By Terry L. Anderson
As the presidential campaign heats up, it would be nice to see some environmental leadership. Unfortunately, neither political party is providing it. Democrats keep throwing money and regulations at environmental problems, and Republicans keep arguing that a focus on jobs and the economy must trump environmental protection.
It is time for a movement that brings environmental quality through economic prosperity. It’s time for a Green Tea Party.
The GTP would not be for you if you think increasing Washington bureaucracy budgets will produce a cleaner environment. Since 1980, the Environmental Protection Agency’s inflation-adjusted budget has been relatively flat, but air and water quality have improved. Most improvements came through cost-saving technologies in the private sector, not regulations.

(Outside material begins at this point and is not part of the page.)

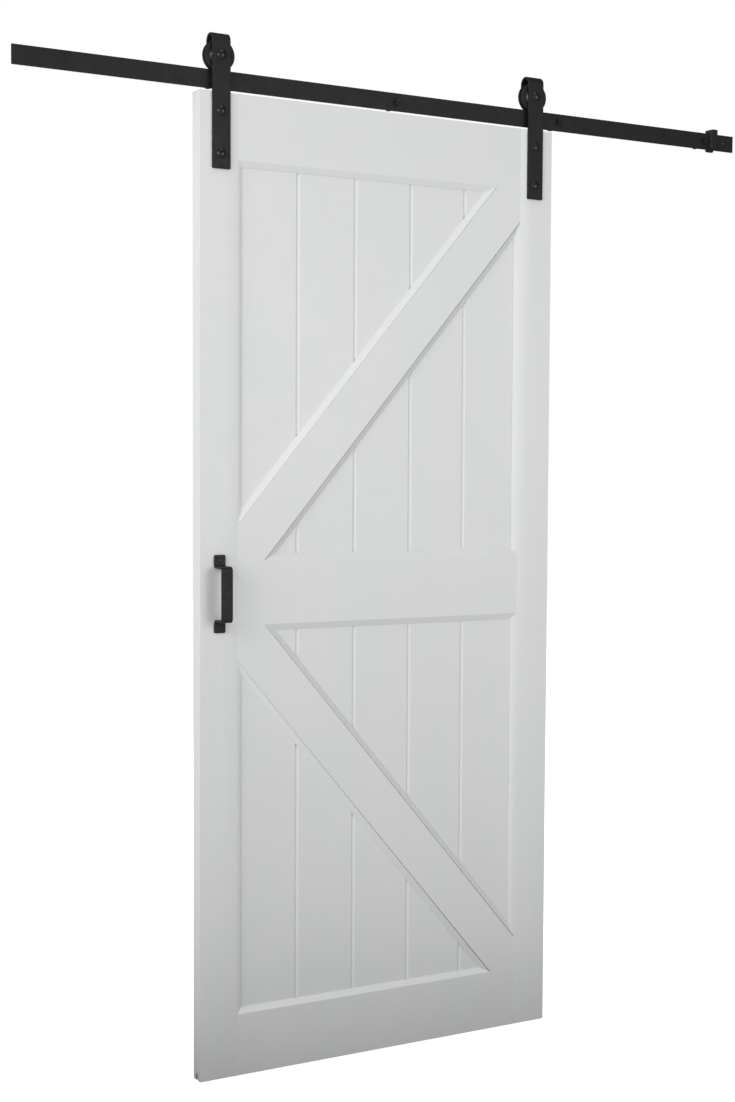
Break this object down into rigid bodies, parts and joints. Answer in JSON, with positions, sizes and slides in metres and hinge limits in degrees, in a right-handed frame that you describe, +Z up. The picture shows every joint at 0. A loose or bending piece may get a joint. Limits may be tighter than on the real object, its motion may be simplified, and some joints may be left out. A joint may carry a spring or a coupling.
{
  "type": "sliding barn door",
  "caption": "Framed and braced door slab that slides on a flat overhead track, hung by two strap hangers with grooved wheels, with a pull handle and an end stop.",
  "frame": {"origin": "on the wall plane, in the middle of the row of four track bolts", "axes": "+X along the track to the right as seen from the room, +Y into the wall, +Z up"},
  "size_m": [1.889, 0.133, 2.2583],
  "materials": {
    "white_paint": "satin paint over wood",
    "bare_wood": "bare",
    "black_steel": "matte black powder coat",
    "zinc_steel": "bright zinc",
    "black_rubber": "matte"
  },
  "bodies": {
    "track": {"track_rail": "black_steel", "rail_spacers": "black_steel", "rail_lag_bolts": "black_steel", "rail_washers": "black_steel", "end_stop_body": "black_steel", "end_stop_set_screws": "zinc_steel", "end_stop_bumper": "black_rubber"},
    "door": {"left_stile": "white_paint", "right_stile": "white_paint", "top_rail": "white_paint", "middle_rail": "white_paint", "bottom_rail": "white_paint", "upper_panel": "white_paint", "lower_panel": "white_paint", "upper_brace": "white_paint", "lower_brace": "white_paint", "frame_dowels": "bare_wood", "left_hanger_strap": "black_steel", "right_hanger_strap": "black_steel", "strap_bolts": "black_steel", "strap_washers": "zinc_steel", "strap_nuts": "zinc_steel", "left_axle_bolt": "black_steel", "right_axle_bolt": "black_steel", "axle_sleeves": "zinc_steel", "axle_nuts": "black_steel", "pull_handle": "black_steel", "handle_screws": "black_steel"},
    "left_wheel": {"left_wheel": "black_steel", "left_wheel_bearing": "zinc_steel"},
    "right_wheel": {"right_wheel": "black_steel", "right_wheel_bearing": "zinc_steel"}
  },
  "joints": [
    {"name": "door_slide", "type": "slide", "parent": "track", "child": "door", "axis": [1, 0, 0], "range_m": [-0.42, 0.513]},
    {"name": "left_wheel_spin", "type": "hinge", "parent": "door", "child": "left_wheel", "pos_m": [-0.665, -0.035, 0.0503], "axis": [0, 1, 0], "continuous": true},
    {"name": "right_wheel_spin", "type": "hinge", "parent": "door", "child": "right_wheel", "pos_m": [0.149, -0.035, 0.0503], "axis": [0, 1, 0], "continuous": true}
  ],
  "couplings": [
    {"joint": "left_wheel_spin", "follows": "door_slide", "rad_per_m": 33.333},
    {"joint": "right_wheel_spin", "follows": "door_slide", "rad_per_m": 33.333}
  ]
}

The GTP’s platform would be that only prosperity and incentives can drive environmental improvements. The first plank: Wealthier is healthier. From the U.S. to the former Soviet Union, data show that economic growth is necessary for environmental improvement, not its enemy. Such growth requires a strong private sector, not more federal spending and red tape. The second plank: Incentives matter. The GTP would use a carrot instead of the regulatory stick to improve environmental quality, and let energy markets and prices dictate energy sources. A replacement for fossil fuels will be found only when entrepreneurs can make a profit from cheaper, cleaner and more efficient energy.
The Obama administration has spent billions on alternative energy ostensibly to create jobs and improve the environment, but it hasn’t been able to pick winners. The now-bankrupt solar company, Solyndra, received subsidies of $535 million and only had 1,500 employees. Subsidized ethanol production encourages the destruction of wetlands and increases the use of pesticides and herbicides. Wind turbines disrupt bird flight paths, and solar farms are unsightly.
Here are a few GTP environmental policies that make economic and common sense because they rely on market forces to discover what works:
• The GTP would make land management agencies such as the Forest Service, Park Service and Bureau of Land Management turn a profit on the federal estate. With lands worth trillions of dollars, there is no excuse for continually adding red ink to the federal deficit. Yet between 2006 and 2008, the Forest Service lost an average of $3.58 billion per year. Moreover, an estimated 39 million acres are at risk of catastrophic wildfire and another six million are dying from insect infestation, much of which is due to environmental lawsuits that prevent agencies from cutting trees.
In contrast, between 1998 and 2005, the Salish-Kootenai Confederated Tribes in Montana earned $2.04 for each dollar they spent on tribal forests—because trees from their healthy forests command higher prices and keep administrative costs down. All this while maintaining an endangered-species habitat and improving water quality. The GTP would require federal land management agencies either to earn a profit or to turn the land over to state agencies, tribes, companies or environmental groups with a record of sound fiscal and environmental stewardship.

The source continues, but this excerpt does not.